”Where do we get our ideas about judgment and hell?’ (part 2)

‘But because of your stubbornness and your unrepentant heart, you are storing up wrath against yourself for the day of God’s wrath, when his righteous judgment will be revealed.’ Romans 2v5

Jean-Paul Sartre in his play ‘No Exit’ tells the story of three people who find themselves trapped in a room. Desperate for love, each seeks love from another but all are continually frustrated by the end. Of course, for Sartre, the play is an outward expression of his belief that ‘hell is relationships.’ Not the type where people argue and fight – it is that too – but rather, the dissatisfaction and discontent of love frustrated.

In the last post we considered how people may imagine Divine judgment as God wielding a big stick and condemning people to hell in a ‘Dante’s Inferno’ type pit. While some extracts of the Bible support the idea of hell as a hot place – see Rich man and Lazarus  – the overriding intention seems to be to identify an environment that is alien to human existence. A spiritual location that is separate from God and His benefits. Not a prison as such but a loss of access to the stimuli of God’s creation.

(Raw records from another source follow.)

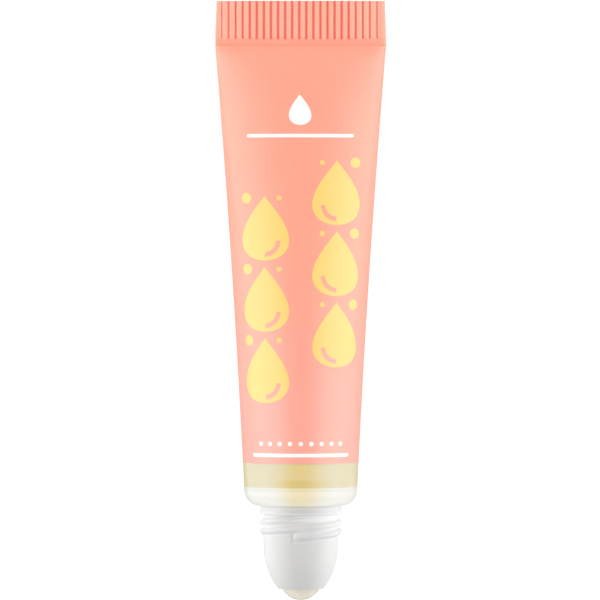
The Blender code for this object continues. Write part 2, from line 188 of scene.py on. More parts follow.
class RollerballOilSizes(bpy.types.PropertyGroup):
    gap: length("Gap", "Between the oil and the walls round it", 0.06)
    level_share: share("Level share", "Top of the oil, of the body length", 0.93)


class RollerballPrintSizes(bpy.types.PropertyGroup):
    rows: count("Rows", "Drops in each column", 3)
    column_shift: length("Column shift", "From the middle of a face to a column of drops", 5.15)
    start: length("Start", "Station where the drops start", 11.9)
    pitch: length("Pitch", "From one drop to the next in a column", 10.0)
    drop_width: length("Drop width", "Width of a printed drop", 7.0)
    drop_length: length("Drop length", "Length of a printed drop", 9.2)
    belly_drop: length("Belly drop", "From a drop's middle down to the middle of its round part", 1.75)
    glint_radius: length("Glint radius", "Radius of the bare arc in a drop", 2.0)
    glint_width: length("Glint width", "Width of the bare arc in a drop", 0.75)
    big_dot: length("Big dot", "Radius of the bigger dot beside a tip", 0.8)
    big_dot_aside: length("Big dot aside", "From the column outwards to that dot", 2.75)
    small_dot: length("Small dot", "Radius of the smaller dot beside a tip", 0.42)
    small_dot_aside: length("Small dot aside", "From the column inwards to that dot", 2.1)
    edge: length("Edge", "Softness of the printed edges", 0.05)
    white_station: length("White mark", "Station of the small white drop", 53.6)
    white_width: length("White width", "Width of the small white drop", 3.2)
    white_length: length("White length", "Length of the small white drop", 4.4)
    line_station: length("White line", "Station of the line below the white drop", 49.9)
    line_half: length("Line half length", "Half the length of that line", 7.4)
    line_radius: length("Line radius", "Half the line's thickness", 0.3)
    low_line_station: length("Low line", "Station of the line below the row of dots", 5.0)
    bead_station: length("Bead row", "Station of the row of white dots near the window", 6.6)
    bead_pitch: length("Bead pitch", "From one white dot to the next", 1.5)
    bead_radius: length("Bead radius", "Radius of a white dot", 0.36)
    bead_half: length("Bead row half length", "Half the length of the row of white dots", 6.0)


class RollerballFinishSizes(bpy.types.PropertyGroup):
    # Painted light: below the coral top the ink turns paler towards the window.
    coral_top: length("Coral top", "Station above which the ink is plain coral", 42.0)
    coral_foot: length("Coral foot", "Station below which it is low coral", 4.0)
    print_cloud: length("Print cloud", "Size of the clouds in the ink", 6.0)
    print_cloud_share: share("Print cloud share", "How much of the pale ink they hold", 0.12)
    print_grain: length("Print grain", "Size of the ink's grain", 0.35)
    print_depth: length("Print depth", "Height of the grain and of the yellow ink", 0.006)
    print_scatter: length("Print scatter", "How far light spreads in the printed wall", 0.6)
    # Painted light: the ink is painted paler near the fold, where shade falls.
    fold_core: length("Fold core", "How far from the fold the ink is palest", 0.1)
    fold_reach: length("Fold reach", "How far from the fold it is paler", 0.8)
    fold_share: share("Fold share", "How much of the pale ink the fold shows", 0.5)
    # Where the painted shade in the lines weakens at the seal's sides.
    side_lines_start: length("Side lines start", "From here outwards the lines' ink gets paler", 9.0)
    side_lines_end: length("Side lines end", "From here outwards it stays so", 11.0)
    side_lines_share: share("Side lines share", "How deep the lines' ink is there", 0.75)
    # Painted light: the oil's glow along the middle of the milky plastic.
    glow_core: length("Glow core", "Half width of the full glow along the middle", 0.3)
    glow_reach: length("Glow reach", "How far beside the middle the oil's glow ends", 4.6)
    glow_fade_start: length("Glow fade start", "Station where the glow starts to fade", -0.5)
    glow_fade_end: length("Glow fade end", "Station where it is faded", -2.1)
    glow_fade_share: share("Glow fade share", "How much of it is lost there", 0.25)
    # Painted light: the milky plastic is painted paler next to the ledge.
    foot_start: length("Foot start", "Station where the milky plastic starts to turn paler", -0.8)
    foot_end: length("Foot end", "Station where it is palest", -2.4)
    film_start: length("Film start", "Station where the milky look over the skirt starts to end", 0.3)
    film_full: length("Film full", "Station where it has ended", 0.5)
    deep_full: length("Deep full", "Station below which the film shows the skirt's shade in full", 1.3)
    deep_end: length("Deep end", "Station where that shade ends", 1.7)
    # Painted shade: the film is painted darker at its edges.
    film_edge_start: length("Film edge start", "From here outwards the film gets deeper", 7.3)
    film_edge_end: length("Film edge end", "From here outwards it stays so", 7.9)
    film_edge_share: share("Film edge share", "How much of the deep film shows there", 0.5)
    film_scatter: length("Film scatter", "How far light spreads in the bare wall", 0.5)
    haze_size: length("Haze size", "Size of the clouds in the milky plastic", 5.0)
    cloud_share: share("Cloud share", "How strongly clouds in plain plastic show", 0.08)
    shoulder_grain: length("Shoulder grain", "Size of the shoulder's grain", 0.4)
    moulded_cloud: length("Moulded cloud", "Size of the clouds in the white mouldings", 2.5)
    moulded_grain: length("Moulded grain", "Size of their grain", 0.3)
    grain_depth: length("Grain depth", "Height of the grain on moulded plastic", 0.002)
    housing_scatter: length("Housing scatter", "How far light spreads in the housing", 0.8)
    # Painted light: the housing's sides are painted paler than its middle, and its nooks paler still.
    housing_core: length("Housing core", "Half width of the housing's darker middle", 1.0)
    housing_reach: length("Housing reach", "From here outwards the housing is pale", 5.4)
    housing_side_share: share("Housing side share", "How much of the pale white shows there", 0.92)
    nook_share: share("Nook share", "How much of the nook's white shows in the nooks", 0.9)
    streak_size: length("Streak size", "Size of the ball's streaks", 1.4)
    ball_grain: length("Ball grain", "Size of the ball's grain", 0.5)
    ripple_size: length("Ripple size", "Size of the oil's ripples", 3.0)
    fibre_size: length("Fibre size", "Size of the floor paper's fibres", 0.8)


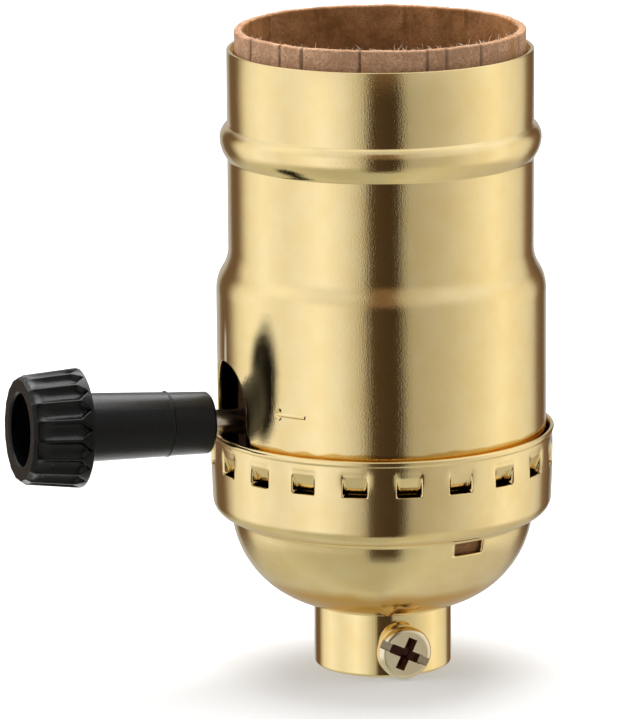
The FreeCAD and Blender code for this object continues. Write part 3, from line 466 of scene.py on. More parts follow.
def ramp_down(value, low, high):
    """One at and below the low end, zero at and above the high end, smooth between."""
    share = np.clip((value - low) / (high - low), 0, 1)
    return 1 - share * share * (3 - 2 * share)


def arch_half(height, half, top, flare=0.0):
    """Half the width of an arched notch at a height, or nothing above it."""
    spring = top - half
    widened = half + flare * np.clip((CAP_RIM + 2 * flare - height) / max(2 * flare, 0.01), 0, 1)
    curved = np.sqrt(np.clip(half ** 2 - np.clip(height - spring, 0, half) ** 2, 0, None))
    return np.where(height >= top, 0.0, np.where(height > spring, curved, widened))


def arch_heights(half, top, steps=14):
    """Heights that follow the arch of a notch evenly."""
    return [top - half + half * math.sin(math.pi / 2 * step / steps) for step in range(steps + 1)]


def turned(line, azimuth, wave=0):
    """Points of a line of radius and height, spun round Z."""
    return spin(line[:, 0][:, None] + wave, line[:, 1][:, None], azimuth)


def circle(count):
    """Evenly spaced azimuths, as one row."""
    return np.linspace(0, TURN, count, endpoint=False)[None, :]


def spun_wall(name, line, thick, azimuth, wave=0):
    """A thin wall without openings, spun round Z."""
    return sheet_mesh(name, turned(line, azimuth, wave), turned(offset(line, thick), azimuth, wave))


def degrees_from(turn, mark):
    """How far round a turn lies from a mark, from -180 to 180 degrees."""
    return (turn - mark + 540) % 360 - 180


def notched_tube(name, line, thick, half, top, flare=0.0, count=168, edge=EDGE_ROUND, wave=None):
    """A thin wall spun round Z with an arched notch on the knob's side.

    The columns start and end at the notch, lie close together beside it, and follow its outline.
    """
    near = np.array([0, 0.3, 0.8, 1.8])
    first, last = 3.4, 356.6
    reach, edge_turn = 50, 0.8
    line = with_heights(line, arch_heights(half, top))
    low, high = line[0][1] + EDGE_REACH, line[-1][1] - EDGE_REACH
    line = with_heights(line, [CAP_RIM, CAP_RIM + 2 * flare, high, low])
    base = np.concatenate([near, np.linspace(first, last, count), 360 - near[::-1]])
    height = line[:, 1][:, None]
    open_half = arch_half(height, half, top, flare)
    turn = np.degrees(np.arcsin(open_half / line[:, 0][:, None]))
    share = np.clip(1 - base / reach, 0, 1) - np.clip(1 - (360 - base) / reach, 0, 1)
    azimuth = np.radians(base[None, :] + turn * share[None, :] - 90)
    gap = np.minimum(base, 360 - base)[None, :] * (open_half > 0) + 9 * (open_half <= 0)
    ease = edge * np.clip(1 - gap / edge_turn, 0, 1) ** 2
    ends = np.minimum(height - line[0][1], line[-1][1] - height)
    ease = np.maximum(ease, edge * np.clip(1 - ends / EDGE_REACH, 0, 1) ** 2)
    change = wave(height, azimuth) if wave else 0
    outer = turned(line, azimuth, change - ease)
    inner = turned(offset(line, thick), azimuth, change + ease)
    shut = int(np.argmax(line[:, 1] >= top - 0.001))
    return weld(sheet_mesh(name, outer, inner, closed=False, shut=shut))


def barrel_wave(height, azimuth):
    """Slight unevenness that drawing leaves in the barrel."""
    return 0.022 * np.sin(2 * azimuth + 0.6 + height / 14) + 0.012 * np.sin(5 * azimuth - height / 6)


def make_outer_shell():
    """Drawn barrel with snap groove, shoulder, bead and the notch for the knob."""
    line = trace([
        (SHELL_BASE_R, SHELL_FOOT),
        (SHELL_BASE_R, GROOVE_LOW),
        (SHELL_BASE_R - GROOVE_DEEP, GROOVE_LOW + GROOVE_SLOPE),
        (SHELL_BASE_R - GROOVE_DEEP, GROOVE_HIGH - GROOVE_SLOPE),
        (SHELL_BASE_R, GROOVE_HIGH),
        (SHELL_BASE_R, SHOULDER_LOW),
        ((SHELL_BASE_R + SHELL_R) / 2, (SHOULDER_LOW + SHOULDER_HIGH) / 2, -SHOULDER_BEND),
        (SHELL_R, SHOULDER_HIGH, SHOULDER_BEND),
        (SHELL_R, BEAD_LOW),
        (SHELL_R + BEAD_OUT, BEAD_WIDEST, -BEAD_LOW_BEND),
        (SHELL_R, BEAD_HIGH, -BEAD_HIGH_BEND),
        (SHELL_R, SHELL_TOP),
    ], fillet=0.5)
    return notched_tube("barrel", line, SHEET_T, NOTCH_HALF, NOTCH_TOP, NOTCH_FLARE, wave=barrel_wave)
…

This idea of hell in which humans are unable to interact with and enjoy physical, mental, emotional and spiritual experiences is more akin to ideas about separation from God’s goodness. In The Rich Man and Lazarus (see link above), the unkind landowner finds himself in hell because he lacked generosity to Lazarus who begged at his gate. The man’s request that Lazarus cross from heaven to hell so he might have some water elicits this response:

‘a great chasm has been set in place, so that those who want to go from here to you cannot, nor can anyone cross over from there to us.’

There we have it! A description of Hell: a place outside of God where people no longer have access to enjoy the things they once had in their life. Moreover, the things they took for granted. A place quite different to the fiery Underworld in which devil and demons torture prisoners with glee.